We soon realise that it is more than just the gradient that is beginning to change. The road signage, whilst still in Dutch and thus largely incomprehensible to us, is subtly different with markings on the roads less evident and cycle paths, whilst still universally present, are no longer always coloured red. Then as we continue on we notice that although the roads are wide enough to accommodate more moving vehicles, they have been made narrower so that parked ones can be fitted along the sides, and not just in the towns. None of this would have been apparent had we chosen to use the shorter motorway route so we are delighted to have made this decision.
Finally something even stranger occurs when the language used on road signs suddenly shifts from one we always struggle with to one we are more at home with, French. Although there was no indication at all of us doing so we had actually entered Belgium some time ago but the language shift that has occurred tells us that we are now in the French speaking part of the country. More than this, buildings are no longer immaculately constructed with fine red bricks, here they are built of stone and are older too.
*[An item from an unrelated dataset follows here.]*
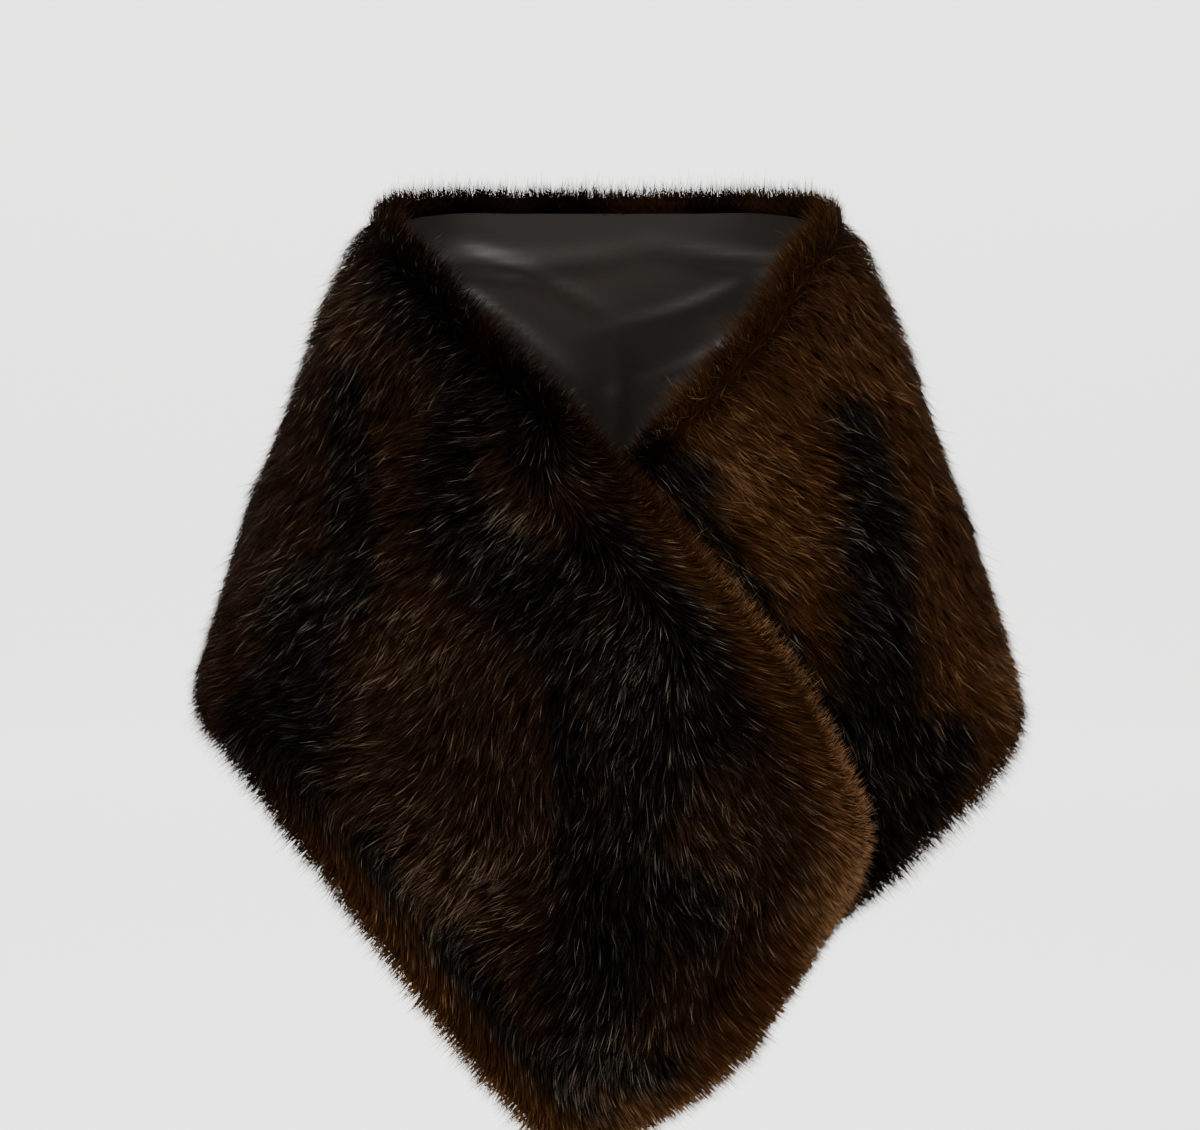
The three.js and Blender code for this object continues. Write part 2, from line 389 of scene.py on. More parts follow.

Strangely the biggest shift of all is part of the landscape itself, the grass. No longer is this neatly cropped wherever it is allowed to grow, confined only to places where it can do least harm. Here it grows randomly, wantonly, with gay abandon, dampening the straight edges beside the road and invading the paths where it will. Hedges too are no longer trimmed into straight lines, leading us to speculate that some of the laissez-faire of the French character has bled through into this part of the country. But sadly, gone now are the cycle paths, even the footpaths. This is brought home to us as we slow down and then swerve to avoid a lady pushing a pram along a busy stretch of road with her young child walking ahead.

Finding a well equipped campsite enables us to pause our journey, with no particular aim in mind but simply because we can. We are now amongst the hills, a mixed landscape of cultivated farmland with clusters of untidy woodland, a mixed jumble of trees still mostly bare of leaf. There are deep wooded valleys and the roads take hairpin bends so before long we find a footpath through the trees and can walk more comfortably.
Here too we encounter our first public religious symbols but as we stroll about in the chill air the light northerly breeze is a portent of what is soon coming our way. The next few days will be cold, temperatures well below freezing and snow is forecast too. Our adventure could be about to become just a little more adventurous.